=== Do this ===
Reproduce exactly and only the lines running from the one with "Continue the three.js" through the one with "Sugar, Crumbs and", both end lines included.

=== Recorded data ===
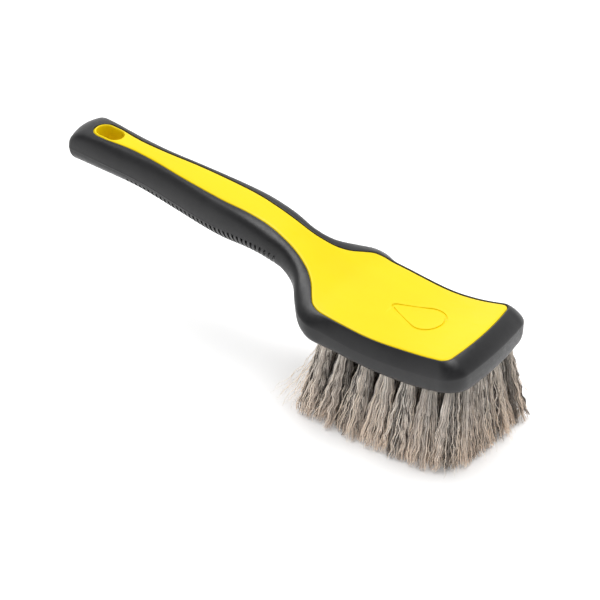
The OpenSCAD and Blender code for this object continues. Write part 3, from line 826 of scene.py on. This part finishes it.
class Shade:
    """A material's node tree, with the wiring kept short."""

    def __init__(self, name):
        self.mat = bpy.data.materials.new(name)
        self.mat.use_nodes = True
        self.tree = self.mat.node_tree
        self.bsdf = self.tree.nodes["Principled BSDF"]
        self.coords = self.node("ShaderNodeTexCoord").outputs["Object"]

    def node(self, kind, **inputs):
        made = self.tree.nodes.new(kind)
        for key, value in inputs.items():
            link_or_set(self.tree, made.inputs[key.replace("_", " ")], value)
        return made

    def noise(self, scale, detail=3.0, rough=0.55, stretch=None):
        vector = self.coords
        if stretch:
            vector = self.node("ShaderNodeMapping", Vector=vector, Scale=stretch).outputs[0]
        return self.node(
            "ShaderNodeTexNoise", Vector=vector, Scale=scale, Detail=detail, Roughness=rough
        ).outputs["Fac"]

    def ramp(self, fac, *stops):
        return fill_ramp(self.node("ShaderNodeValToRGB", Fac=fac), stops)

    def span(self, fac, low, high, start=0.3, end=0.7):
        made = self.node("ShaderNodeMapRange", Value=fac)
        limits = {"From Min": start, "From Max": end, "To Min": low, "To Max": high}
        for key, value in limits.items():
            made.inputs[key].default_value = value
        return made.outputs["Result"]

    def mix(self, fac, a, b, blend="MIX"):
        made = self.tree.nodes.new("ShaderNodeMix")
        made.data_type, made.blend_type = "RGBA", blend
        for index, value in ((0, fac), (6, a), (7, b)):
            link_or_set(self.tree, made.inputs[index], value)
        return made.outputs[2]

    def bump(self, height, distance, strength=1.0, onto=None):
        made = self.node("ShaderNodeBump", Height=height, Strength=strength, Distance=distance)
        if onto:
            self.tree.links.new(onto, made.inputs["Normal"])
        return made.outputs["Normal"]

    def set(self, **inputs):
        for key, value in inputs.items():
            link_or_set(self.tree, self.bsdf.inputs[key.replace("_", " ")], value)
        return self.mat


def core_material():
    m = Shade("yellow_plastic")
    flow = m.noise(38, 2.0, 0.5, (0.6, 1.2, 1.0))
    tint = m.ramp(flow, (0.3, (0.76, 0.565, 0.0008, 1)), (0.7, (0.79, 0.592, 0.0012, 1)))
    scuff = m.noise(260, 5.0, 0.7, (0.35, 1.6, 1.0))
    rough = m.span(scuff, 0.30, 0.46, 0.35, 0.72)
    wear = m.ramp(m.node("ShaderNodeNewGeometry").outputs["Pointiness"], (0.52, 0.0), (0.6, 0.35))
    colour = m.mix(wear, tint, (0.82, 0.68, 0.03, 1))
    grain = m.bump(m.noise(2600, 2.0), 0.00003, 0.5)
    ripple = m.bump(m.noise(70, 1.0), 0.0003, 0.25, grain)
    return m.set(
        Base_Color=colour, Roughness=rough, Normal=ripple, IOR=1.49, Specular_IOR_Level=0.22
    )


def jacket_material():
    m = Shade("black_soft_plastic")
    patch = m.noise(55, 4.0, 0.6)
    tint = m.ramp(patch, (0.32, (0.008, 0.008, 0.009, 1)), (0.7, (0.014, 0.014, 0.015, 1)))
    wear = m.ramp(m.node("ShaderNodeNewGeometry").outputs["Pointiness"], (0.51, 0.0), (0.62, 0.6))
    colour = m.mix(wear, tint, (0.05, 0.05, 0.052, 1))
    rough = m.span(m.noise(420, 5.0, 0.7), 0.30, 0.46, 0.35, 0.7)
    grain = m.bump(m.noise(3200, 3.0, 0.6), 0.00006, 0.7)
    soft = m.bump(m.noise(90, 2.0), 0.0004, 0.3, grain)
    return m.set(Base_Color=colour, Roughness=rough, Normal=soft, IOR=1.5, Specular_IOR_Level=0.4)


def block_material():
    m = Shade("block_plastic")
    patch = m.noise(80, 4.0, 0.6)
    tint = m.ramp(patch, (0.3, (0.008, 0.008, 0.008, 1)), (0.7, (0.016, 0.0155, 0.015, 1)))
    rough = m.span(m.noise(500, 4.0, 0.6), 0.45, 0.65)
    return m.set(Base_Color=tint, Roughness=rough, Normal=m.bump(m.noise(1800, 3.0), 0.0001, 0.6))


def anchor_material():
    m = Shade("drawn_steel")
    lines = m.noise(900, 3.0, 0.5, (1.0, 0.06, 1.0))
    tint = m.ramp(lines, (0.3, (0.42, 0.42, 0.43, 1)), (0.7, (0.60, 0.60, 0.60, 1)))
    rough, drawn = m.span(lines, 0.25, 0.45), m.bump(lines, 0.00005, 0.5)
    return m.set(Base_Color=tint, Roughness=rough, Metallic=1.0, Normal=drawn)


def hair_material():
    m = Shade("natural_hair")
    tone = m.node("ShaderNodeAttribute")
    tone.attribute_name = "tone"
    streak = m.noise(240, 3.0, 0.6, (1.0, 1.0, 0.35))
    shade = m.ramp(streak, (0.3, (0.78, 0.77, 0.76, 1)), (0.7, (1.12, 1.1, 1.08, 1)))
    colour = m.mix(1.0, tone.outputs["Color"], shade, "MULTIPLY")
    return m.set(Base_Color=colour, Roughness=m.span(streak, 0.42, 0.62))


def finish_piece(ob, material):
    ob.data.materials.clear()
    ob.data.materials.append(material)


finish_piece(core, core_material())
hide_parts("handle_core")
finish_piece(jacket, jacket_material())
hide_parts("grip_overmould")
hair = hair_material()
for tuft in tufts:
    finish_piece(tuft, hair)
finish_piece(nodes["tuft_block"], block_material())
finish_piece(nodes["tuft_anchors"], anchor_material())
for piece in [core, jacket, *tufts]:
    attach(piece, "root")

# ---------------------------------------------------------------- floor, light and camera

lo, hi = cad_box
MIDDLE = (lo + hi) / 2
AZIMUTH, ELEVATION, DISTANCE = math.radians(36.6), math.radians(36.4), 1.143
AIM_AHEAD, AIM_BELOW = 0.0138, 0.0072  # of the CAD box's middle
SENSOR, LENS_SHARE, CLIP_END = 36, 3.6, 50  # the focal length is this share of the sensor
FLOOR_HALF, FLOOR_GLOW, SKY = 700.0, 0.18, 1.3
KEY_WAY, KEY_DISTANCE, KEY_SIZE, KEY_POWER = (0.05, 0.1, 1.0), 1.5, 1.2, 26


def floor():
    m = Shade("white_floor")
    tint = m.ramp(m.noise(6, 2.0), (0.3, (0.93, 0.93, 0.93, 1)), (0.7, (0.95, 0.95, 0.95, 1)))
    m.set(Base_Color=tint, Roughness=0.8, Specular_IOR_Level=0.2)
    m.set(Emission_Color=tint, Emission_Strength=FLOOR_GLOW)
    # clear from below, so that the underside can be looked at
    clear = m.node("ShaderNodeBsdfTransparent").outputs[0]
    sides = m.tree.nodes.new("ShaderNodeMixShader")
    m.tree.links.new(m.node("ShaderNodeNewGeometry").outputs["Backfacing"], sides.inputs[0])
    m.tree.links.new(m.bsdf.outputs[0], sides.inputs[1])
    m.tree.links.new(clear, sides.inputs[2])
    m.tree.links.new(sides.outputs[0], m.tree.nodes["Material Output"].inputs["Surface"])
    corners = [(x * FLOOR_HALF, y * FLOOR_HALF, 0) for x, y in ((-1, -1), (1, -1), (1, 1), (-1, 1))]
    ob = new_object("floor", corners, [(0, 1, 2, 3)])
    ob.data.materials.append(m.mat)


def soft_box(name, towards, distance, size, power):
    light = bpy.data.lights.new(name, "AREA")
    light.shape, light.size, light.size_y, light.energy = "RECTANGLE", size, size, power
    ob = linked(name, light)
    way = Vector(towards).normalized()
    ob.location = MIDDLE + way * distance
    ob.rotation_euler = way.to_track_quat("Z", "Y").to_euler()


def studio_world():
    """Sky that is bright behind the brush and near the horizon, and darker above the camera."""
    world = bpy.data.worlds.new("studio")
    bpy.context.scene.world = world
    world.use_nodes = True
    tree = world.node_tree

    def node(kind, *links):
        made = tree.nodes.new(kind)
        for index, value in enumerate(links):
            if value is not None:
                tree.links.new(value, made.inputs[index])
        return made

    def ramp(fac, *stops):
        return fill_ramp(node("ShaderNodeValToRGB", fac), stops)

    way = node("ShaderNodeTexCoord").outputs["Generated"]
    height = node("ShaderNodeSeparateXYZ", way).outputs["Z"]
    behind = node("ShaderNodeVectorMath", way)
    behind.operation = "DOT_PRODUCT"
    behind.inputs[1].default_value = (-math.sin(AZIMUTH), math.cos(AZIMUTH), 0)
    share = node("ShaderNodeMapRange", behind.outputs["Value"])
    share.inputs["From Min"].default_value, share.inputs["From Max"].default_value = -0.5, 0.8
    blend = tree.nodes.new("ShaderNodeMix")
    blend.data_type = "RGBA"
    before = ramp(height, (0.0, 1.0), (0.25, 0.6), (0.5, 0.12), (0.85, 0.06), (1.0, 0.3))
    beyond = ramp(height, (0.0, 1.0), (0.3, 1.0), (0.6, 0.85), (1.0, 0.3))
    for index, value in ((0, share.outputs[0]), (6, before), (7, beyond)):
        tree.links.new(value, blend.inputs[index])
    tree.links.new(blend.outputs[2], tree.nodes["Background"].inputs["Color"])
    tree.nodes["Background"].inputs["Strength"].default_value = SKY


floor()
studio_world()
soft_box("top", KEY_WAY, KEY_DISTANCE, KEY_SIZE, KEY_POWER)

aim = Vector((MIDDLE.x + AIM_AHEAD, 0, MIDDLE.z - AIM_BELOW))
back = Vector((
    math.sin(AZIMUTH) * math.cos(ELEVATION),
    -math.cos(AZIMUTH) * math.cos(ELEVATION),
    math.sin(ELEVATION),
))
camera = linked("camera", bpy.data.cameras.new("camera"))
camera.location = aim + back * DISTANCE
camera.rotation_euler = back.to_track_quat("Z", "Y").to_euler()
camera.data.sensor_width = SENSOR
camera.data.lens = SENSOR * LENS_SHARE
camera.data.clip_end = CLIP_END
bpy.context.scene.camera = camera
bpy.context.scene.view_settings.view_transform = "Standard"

---

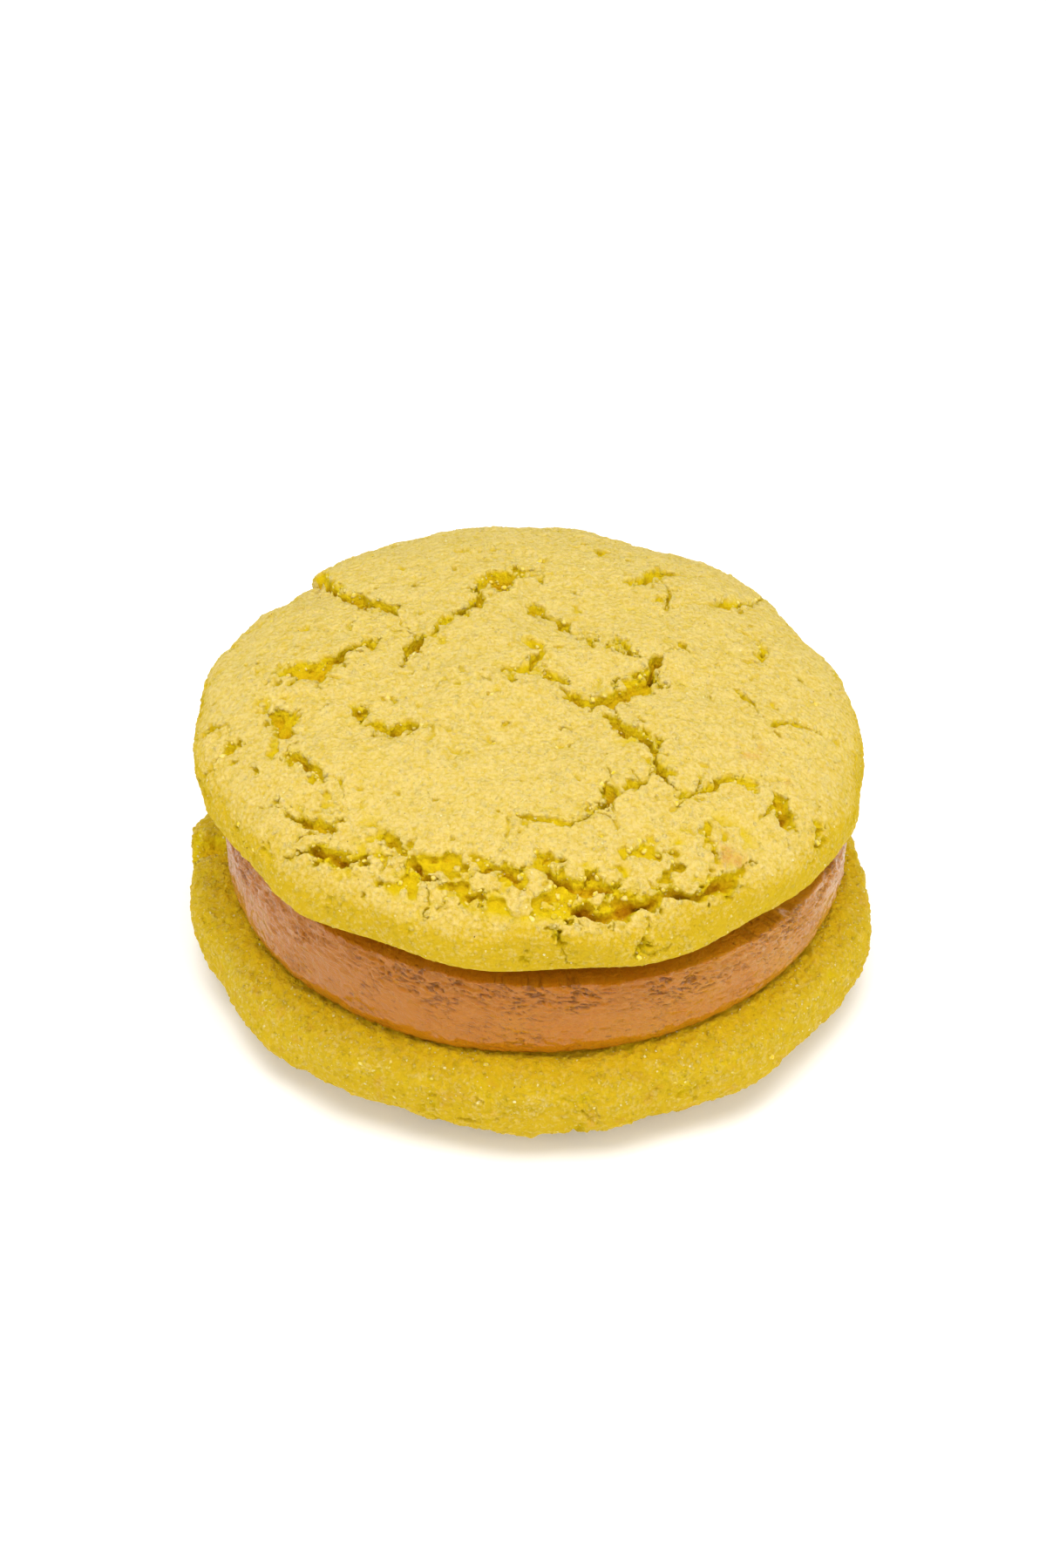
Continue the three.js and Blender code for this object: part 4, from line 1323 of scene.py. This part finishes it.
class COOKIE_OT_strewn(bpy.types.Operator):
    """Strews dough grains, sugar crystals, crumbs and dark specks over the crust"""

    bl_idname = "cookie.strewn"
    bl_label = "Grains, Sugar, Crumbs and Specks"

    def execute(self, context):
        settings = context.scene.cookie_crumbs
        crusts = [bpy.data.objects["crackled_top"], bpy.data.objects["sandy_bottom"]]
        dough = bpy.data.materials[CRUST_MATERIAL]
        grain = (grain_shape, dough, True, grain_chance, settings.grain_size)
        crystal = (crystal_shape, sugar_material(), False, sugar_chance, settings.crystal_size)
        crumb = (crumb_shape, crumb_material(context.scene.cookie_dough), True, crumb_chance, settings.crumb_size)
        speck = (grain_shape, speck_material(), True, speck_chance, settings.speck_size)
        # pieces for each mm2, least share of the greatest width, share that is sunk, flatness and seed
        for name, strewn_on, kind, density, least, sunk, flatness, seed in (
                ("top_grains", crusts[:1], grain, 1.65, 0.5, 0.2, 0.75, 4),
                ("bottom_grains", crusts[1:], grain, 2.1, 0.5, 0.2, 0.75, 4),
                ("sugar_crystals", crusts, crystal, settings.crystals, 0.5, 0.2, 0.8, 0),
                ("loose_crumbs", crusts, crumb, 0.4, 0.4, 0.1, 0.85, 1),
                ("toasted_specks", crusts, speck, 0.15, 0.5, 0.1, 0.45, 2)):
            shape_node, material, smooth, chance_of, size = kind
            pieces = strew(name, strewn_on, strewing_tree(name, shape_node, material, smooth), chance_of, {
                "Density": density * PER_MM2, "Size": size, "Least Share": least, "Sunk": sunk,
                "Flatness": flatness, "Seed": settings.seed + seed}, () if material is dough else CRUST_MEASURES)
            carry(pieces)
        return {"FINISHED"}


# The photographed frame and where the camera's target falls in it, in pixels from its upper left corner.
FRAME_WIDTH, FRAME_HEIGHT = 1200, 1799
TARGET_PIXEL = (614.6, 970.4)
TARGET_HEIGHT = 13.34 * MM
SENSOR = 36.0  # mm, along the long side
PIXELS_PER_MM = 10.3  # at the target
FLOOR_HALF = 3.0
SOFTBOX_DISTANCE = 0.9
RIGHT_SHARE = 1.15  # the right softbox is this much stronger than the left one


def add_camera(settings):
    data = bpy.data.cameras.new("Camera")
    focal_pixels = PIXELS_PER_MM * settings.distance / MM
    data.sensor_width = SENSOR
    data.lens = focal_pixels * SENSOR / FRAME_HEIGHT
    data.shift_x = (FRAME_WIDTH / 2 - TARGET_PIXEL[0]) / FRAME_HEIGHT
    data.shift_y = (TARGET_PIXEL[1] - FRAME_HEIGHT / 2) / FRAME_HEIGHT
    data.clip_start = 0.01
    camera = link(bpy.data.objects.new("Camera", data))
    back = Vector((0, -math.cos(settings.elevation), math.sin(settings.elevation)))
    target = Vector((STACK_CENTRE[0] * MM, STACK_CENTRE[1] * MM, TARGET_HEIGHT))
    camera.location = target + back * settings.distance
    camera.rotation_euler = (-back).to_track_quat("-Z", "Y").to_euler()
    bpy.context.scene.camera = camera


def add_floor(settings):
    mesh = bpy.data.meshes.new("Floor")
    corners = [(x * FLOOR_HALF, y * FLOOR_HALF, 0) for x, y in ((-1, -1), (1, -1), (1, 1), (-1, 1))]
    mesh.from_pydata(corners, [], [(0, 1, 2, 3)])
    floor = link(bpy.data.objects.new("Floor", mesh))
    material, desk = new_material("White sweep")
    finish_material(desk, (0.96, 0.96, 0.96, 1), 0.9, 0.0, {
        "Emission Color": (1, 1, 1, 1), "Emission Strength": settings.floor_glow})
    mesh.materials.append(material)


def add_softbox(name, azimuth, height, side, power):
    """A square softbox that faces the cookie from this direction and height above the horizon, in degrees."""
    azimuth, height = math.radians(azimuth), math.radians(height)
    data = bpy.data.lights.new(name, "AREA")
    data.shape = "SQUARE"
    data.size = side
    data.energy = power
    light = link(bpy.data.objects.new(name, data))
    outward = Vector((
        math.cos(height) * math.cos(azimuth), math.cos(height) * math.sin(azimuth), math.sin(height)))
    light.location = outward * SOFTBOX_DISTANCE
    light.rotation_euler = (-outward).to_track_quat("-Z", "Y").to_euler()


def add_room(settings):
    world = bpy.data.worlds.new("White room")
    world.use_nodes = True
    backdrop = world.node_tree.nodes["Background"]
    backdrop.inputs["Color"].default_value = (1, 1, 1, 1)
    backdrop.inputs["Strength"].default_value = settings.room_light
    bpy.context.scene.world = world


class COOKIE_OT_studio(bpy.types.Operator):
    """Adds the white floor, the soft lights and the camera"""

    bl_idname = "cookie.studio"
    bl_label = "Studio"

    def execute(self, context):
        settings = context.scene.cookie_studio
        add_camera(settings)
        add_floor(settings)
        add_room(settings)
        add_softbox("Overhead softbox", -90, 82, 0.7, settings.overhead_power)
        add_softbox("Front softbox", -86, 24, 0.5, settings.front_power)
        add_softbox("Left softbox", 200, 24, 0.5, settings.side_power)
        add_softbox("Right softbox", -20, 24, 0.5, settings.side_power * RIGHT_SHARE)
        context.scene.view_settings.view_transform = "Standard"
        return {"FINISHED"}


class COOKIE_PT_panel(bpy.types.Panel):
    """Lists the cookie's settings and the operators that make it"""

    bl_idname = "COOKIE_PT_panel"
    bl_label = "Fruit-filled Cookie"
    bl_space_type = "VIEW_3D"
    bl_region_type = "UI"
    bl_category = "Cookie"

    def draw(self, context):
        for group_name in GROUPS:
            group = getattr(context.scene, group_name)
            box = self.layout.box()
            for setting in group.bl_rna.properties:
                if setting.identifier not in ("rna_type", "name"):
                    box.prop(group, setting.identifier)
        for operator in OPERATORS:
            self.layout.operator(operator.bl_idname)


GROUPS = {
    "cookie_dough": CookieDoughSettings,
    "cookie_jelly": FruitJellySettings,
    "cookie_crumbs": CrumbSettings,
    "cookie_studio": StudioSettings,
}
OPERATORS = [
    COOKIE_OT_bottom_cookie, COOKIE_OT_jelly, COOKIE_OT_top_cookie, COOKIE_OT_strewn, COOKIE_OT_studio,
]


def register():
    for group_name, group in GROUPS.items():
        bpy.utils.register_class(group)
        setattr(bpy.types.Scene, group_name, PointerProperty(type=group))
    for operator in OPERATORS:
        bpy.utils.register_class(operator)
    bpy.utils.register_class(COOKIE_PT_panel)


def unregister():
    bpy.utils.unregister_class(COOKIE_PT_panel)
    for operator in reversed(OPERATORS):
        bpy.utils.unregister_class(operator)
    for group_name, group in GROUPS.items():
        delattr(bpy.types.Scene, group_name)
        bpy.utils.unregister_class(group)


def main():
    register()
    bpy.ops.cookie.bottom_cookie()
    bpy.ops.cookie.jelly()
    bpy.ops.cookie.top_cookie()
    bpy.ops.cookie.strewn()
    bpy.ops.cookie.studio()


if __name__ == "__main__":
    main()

=== Response below ===
Continue the three.js and Blender code for this object: part 4, from line 1323 of scene.py. This part finishes it.
class COOKIE_OT_strewn(bpy.types.Operator):
    """Strews dough grains, sugar crystals, crumbs and dark specks over the crust"""

    bl_idname = "cookie.strewn"
    bl_label = "Grains, Sugar, Crumbs and Specks"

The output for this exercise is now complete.